One lawyer to do it all

Lawyer of revolutionaries in the independence movement, Bharat Ratna holder, and Home Minister of India during the Reorganisation of States, GB Pant passed away in 1961
Govind Ballabh Pant; Source: Public Domain

Govind Ballabh Pant; Source: Public Domain

It was 1914. The movement for refusing coolie-begar to the colonial officials was at a high. This was a law requiring that Indians provide free transportation of luggage of the British officials travelling through their regions. A young lawyer in Kashipur looked up to the plight and struggle of the villagers in refusing coolie-begar, and was inspired by the leaders of this movement - promising to himself to join in.

This man, Govind Ballabh Pant, started off by joining the legislative assembly of the United Provinces in 1921. As he was an extremely shrewd lawyer, and since the Congress had big plans to tussle with the British in the legal sphere, they needed all hands on board. Representing big names in the movement, like Bismil, Ashfaqulla Khan, and others, involved heavily in the looting of a train at Kakori in UP, executed by the HSRA.

Pant would be arrested time and again for his involvement in Civil Disobedience and attending sessions of the then-banned Congress, however, he would also enrol himself in the Legislative Councils established by the Government of India Acts under colonial rule, and served as a moderator between the Gandhian and Bose factions inside the Congress.

Once independence was achieved, he would be elected the first Chief Minister of Uttar Pradesh, reforming and stabilizing the largest state of the country by population. His life would take him on one more political struggle, as in 1955 he would be sworn in as the Home Minister of India.

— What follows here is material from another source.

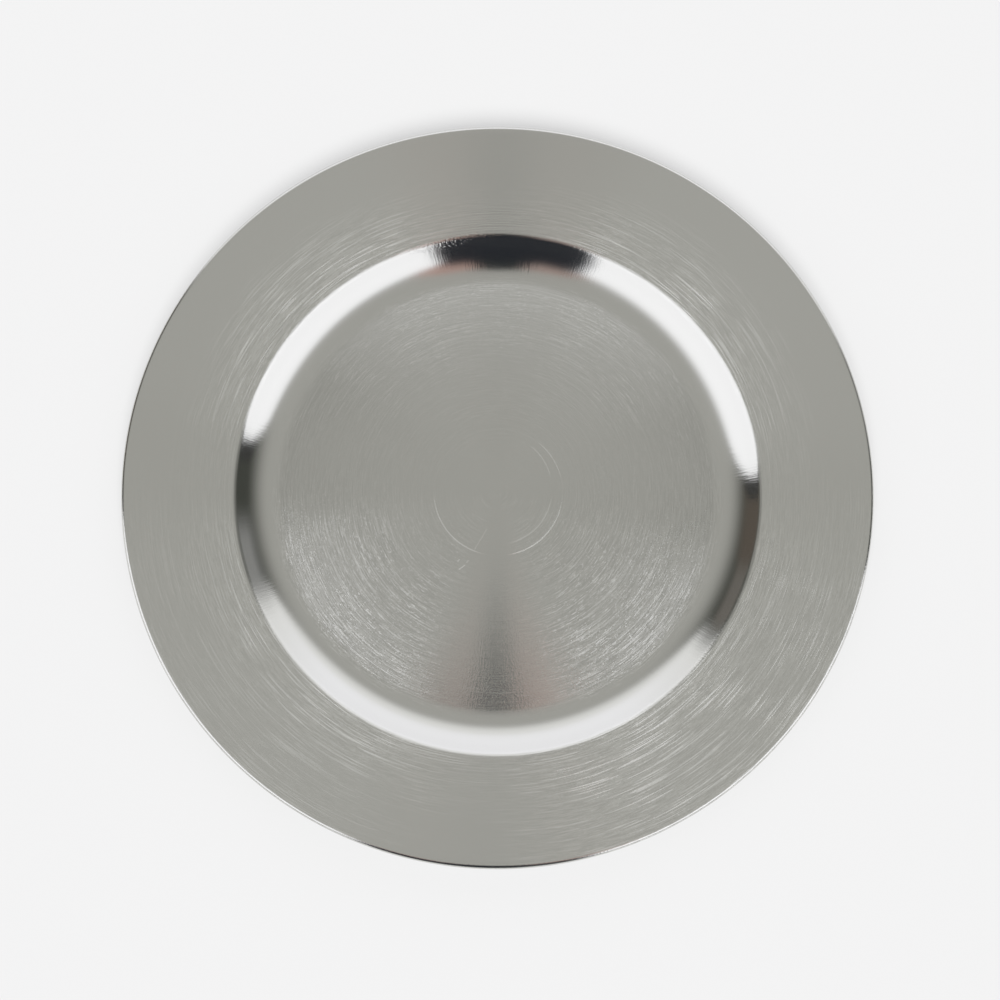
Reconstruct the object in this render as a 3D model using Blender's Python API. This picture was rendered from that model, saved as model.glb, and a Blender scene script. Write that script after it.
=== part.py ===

There was no doubt he had big shoes to fill - he was just getting an idea of how large an office Vallabbhai Patel had left behind. But he came out on top of this too, as, under him, a process of reorganisation of Indian states along linguistic lines took place, a process crucial to ensure British-era artificial divisions of communities were erased, and people could get a base of identity in their regions. He would be awarded the Bharat Ratna, but the stress of the job made him suffer a heart attack, and a stroke, from which he would never recover, on the 7th of March, 1961.